Sonia Ruiz

Earlier this week, I was informed that my high school had resolved to cancel all advanced Latin courses starting next year. Apart from the grim irony of receiving this news while visiting classics graduate programs, I dreaded the blow that this decision would deal to the already declining study of the humanities. With that, my school had joined the ranks of many others across the nation that have been pressured to cut Latin and other foreign language or arts electives, citing budget and hiring issues.

Latin may be considered dead, but such modern-day attacks have threatened to render it truly obsolete.

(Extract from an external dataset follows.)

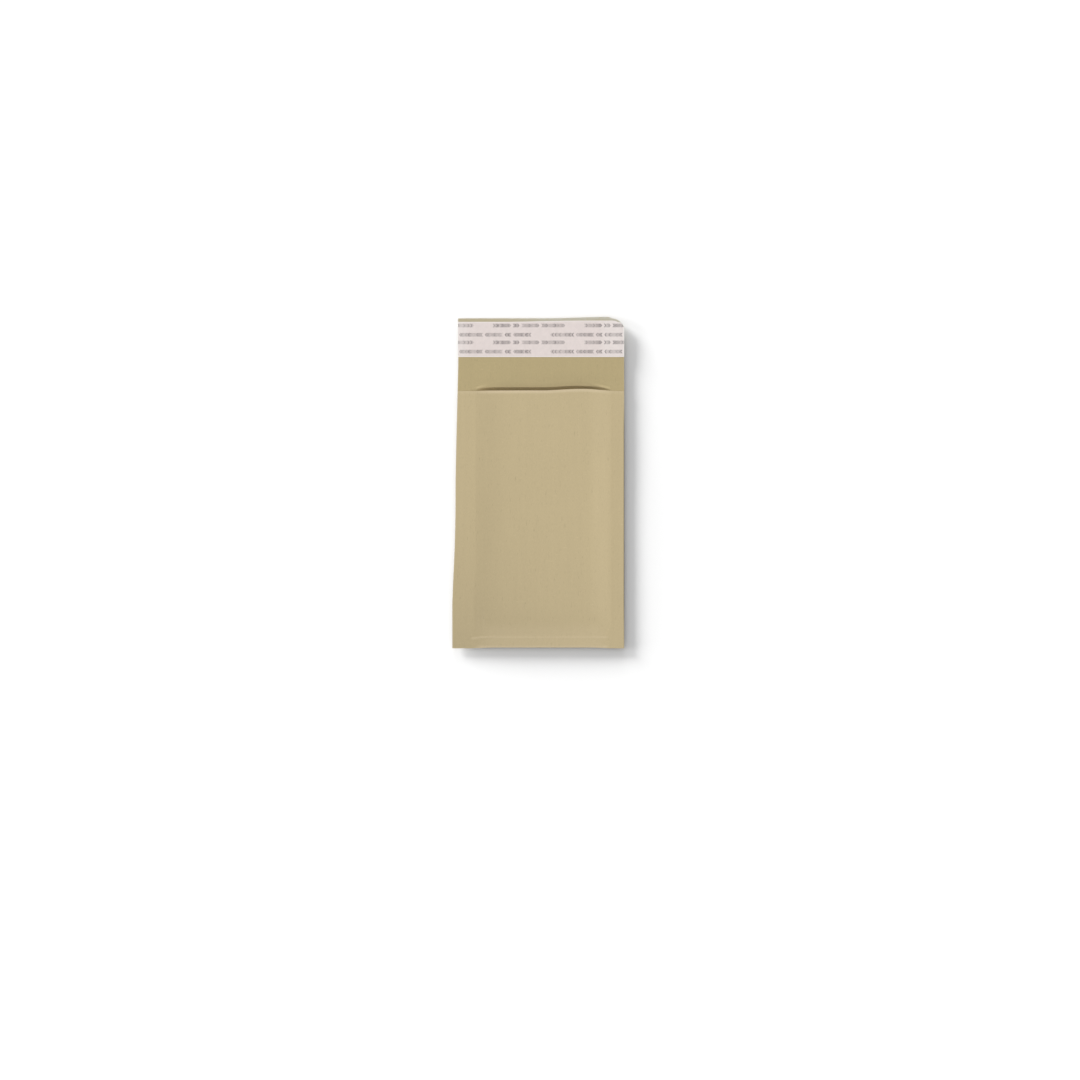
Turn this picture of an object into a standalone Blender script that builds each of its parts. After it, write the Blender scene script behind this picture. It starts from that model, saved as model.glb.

The disappearance of Latin instruction from my high school is all the more regrettable for the brief but robust period of flourishing it enjoyed under the hands of the late Maureen O’Donnell. A gifted secondary school Latin instructor whose dynamic personality and outstanding success attracted national attention, O’Donnell left an incredible legacy of devotion both to the study of Latin and, more importantly, to cultivating a sense of personal honor in her students. In 1982, she became the first high school teacher to receive an honorary doctorate from Yale for her “tireless brilliance and devotion to [her] language and [her] profession.” These qualities are faithfully confirmed by the testimonies and eulogies of her former students, for whom she was “mater et magistra.”

When I attended high school, the last vestiges of the program that O’Donnell had undertaken so tirelessly to build from the ground up were already rapidly waning. The exceptionalism of her work casts into painfully sharp relief the banal passivity of its end, the depressingly common process of abandonment through which so many Latin programs falter and fail. The death of Latin at my high school was a long time coming, thanks to an increasingly frayed relationship between negligent administrators and overburdened teachers, combined with a growing national apathy toward the humanities. Last January, the news that Virginia Republicans were advancing a bill to replace modern language requirements with computer coding perhaps only presaged this new development in the decline of Latin in secondary schools, which in turn will choke the stream of students who go on to study the classics in college.

Strangely, it was in the supposedly arcane and niche environment of the Latin classroom that I have found some of the best models for thoughtful and accessible pedagogy. My high school served students with special needs, several of whom were enrolled in advanced Latin. One of my most brilliant classmates was deaf and mute, but participated fully by way of an interpreter in the room. Her enthusiasm for Latin was warmly accommodated by my teacher, who herself was sensitive to individual needs and difficulties with learning Latin. The class was so well integrated that it is only now, four years later and after a Yale-granted education in identity politics, that I now fully recognize this situation as unusual — certainly for the classics. Maureen O’Donnell’s students, too — who at one point numbered over 250 in total, including, famously, the entire swim team — were remarkable for the passion they shared despite their disparate and unlikely identities.

Here at Yale — where Maureen O’Donnell was honored for her success 36 years ago — I can only watch helplessly as all the heart and soul of her work, a shining example of what the study of the classics can mean to young people, are stripped from her former school. I think of my teenage love for elegiac poetry and of the teachers who encouraged me unfailingly to pursue the classics in college and beyond. I think about how my younger sister will never be taught to read Latin literature in a high school classroom.

Yet even at an elite private university like Yale, which is supposed to be a dedicated haven for the humanities, the classics are not spared the challenges of the dysfunctional relationship between the university and the classroom. The Classics department and its faculty have long protested alleged administrative misappropriations of its endowed funds, which are meant to be used for travel grants and other student enrichment opportunities, toward renovations. More broadly, Yale has neglected hiring in a number of departments in the humanities, instead prioritizing the greener pastures of STEM initiatives.

As Latin programs are cut from secondary schools across the nation, I pray that Yale will not follow the same path. As a future alumna, I hope that future generations of students will have the opportunity to enjoy and appreciate the same department and intellectual community that have nourished me, and for which Yale has, in my eyes, truly earned the status of “alma mater.”